Ask HN: Where to Get Started with Cryptocurrencies? - gomangogo
What is the best place for a hacker to get a Bitcoin or Ethereum and other currencies accounts?
======
jraedisch
If you want to start hacking right away:

I started with setting up my own Bitcoin/Lightning node with LND/BTCD, since I
was a little more comfortable in the Go ecosystem. Nowadays I would probably
use Bitcoind since it is the de facto standard.

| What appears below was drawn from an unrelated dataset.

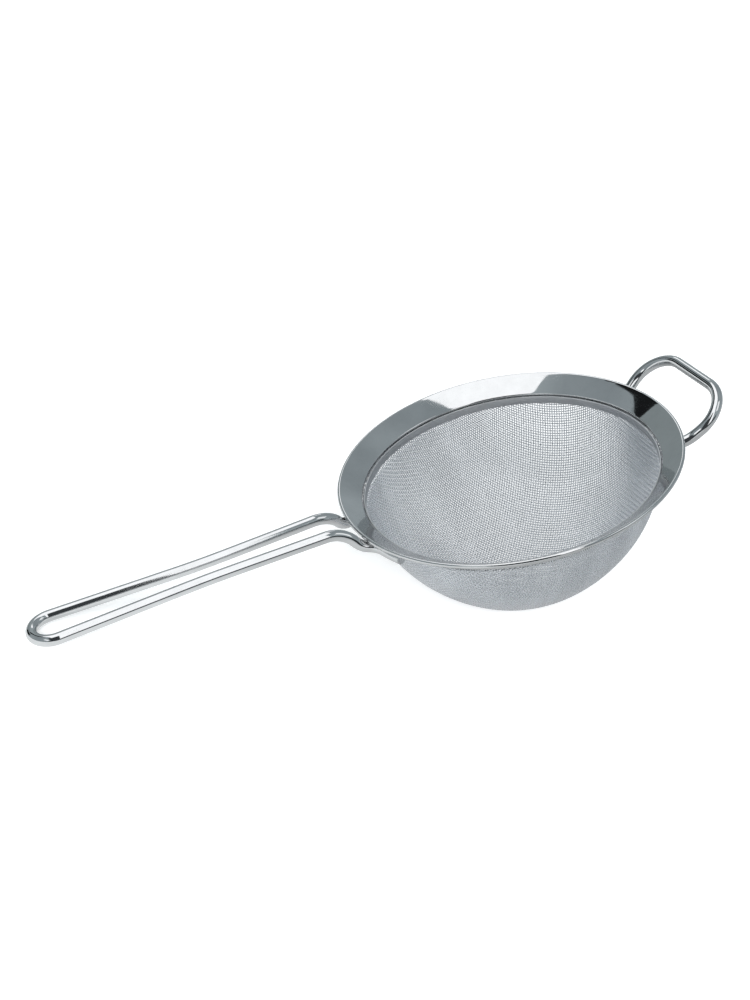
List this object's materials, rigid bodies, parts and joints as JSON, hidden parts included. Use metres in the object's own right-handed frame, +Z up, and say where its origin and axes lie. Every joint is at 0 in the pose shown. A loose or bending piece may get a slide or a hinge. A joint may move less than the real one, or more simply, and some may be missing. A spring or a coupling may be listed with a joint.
{
  "type": "tea strainer",
  "caption": "Hand-held tea strainer: deep woven wire bowl in a polished conical steel rim, with a hairpin wire handle and an opposite wire loop that rests on a cup.",
  "frame": {"origin": "on the table surface, under the middle of the overall length and on the centre line; the strainer lies as it is put down, on the bottom of the bowl and the tip of the handle", "axes": "+X from the handle towards the rest loop, +Z up from the table; the rim leans 20.1 degrees down towards the handle; the XZ plane is the plane of symmetry"},
  "size_m": [0.1808, 0.092, 0.0653],
  "materials": {
    "polished_steel": "mirror-polished stainless steel",
    "satin_steel": "satin stainless steel",
    "wire_cloth": "plain-woven fine stainless wire",
    "weld_bead": "dull grey weld metal"
  },
  "bodies": {
    "root": {"rim_band": "polished_steel", "clamp_ring": "satin_steel", "mesh_bowl": "wire_cloth", "handle_wire": "polished_steel", "rest_loop_wire": "polished_steel", "handle_weld_far": "weld_bead", "handle_weld_near": "weld_bead", "loop_weld_far": "weld_bead", "loop_weld_near": "weld_bead"}
  },
  "joints": []
}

As a wallet I often hear about Wasabi and Samourai to be relatively
comfortable.

If you want to read/listen first, there are some good podcasts, e.g. Stephan
Livera. And Jameson Lopp has a good collection of links for every purpose
[https://www.lopp.net/bitcoin-information.html](https://www.lopp.net/bitcoin-
information.html) .

Bitcoin development is focussed on building a maximally decentralized store of
value and thus rather careful.

Only if you do not care about monetary value and just want to play around with
crazy ideas that may or may not prove useful in the future, take a look at
Ethereum or one of the other altcoins.

------
kraftykuts
Find an exchange in your own country, as it makes it easier to withdraw your
cryptocurrency profits into your bank account at a later stage. But also be
aware that not all exchanges trade all the different cryptocurrencies out
there. Best thing to do is to work out which currency you want then source the
appropriate exchange, keep in mind any fees associated with trading in that
particular exchange. Then you need to decide how and where you want to keep
your cryptocurrency. Either locally on your phone or computer at home or USB,
or leave it in a wallet on the exchange you are trading on. Remember each time
you move or convert your coin you may be charged a transaction fee.

------
haolez
The “accounts” are called wallets. There are all kinds of wallets, from
minimalist “command line” ones to full featured mobile apps.

To buy crypto, you will need an account in an exchange, so you can exchange
your fiat currency (dollars?) by crypto. Binance and Kraken are popular
choices.

For keeping up with developments and meeting other hackers, Reddit is the best
forum so far. The Hacker News crowd usually don’t dig crypto currencies for
whatever reason, so it’s a little harder to discuss them here (but count me
in!).

------
throwaway123x2
Pro-Tip: don't.

The hype isn't worth it.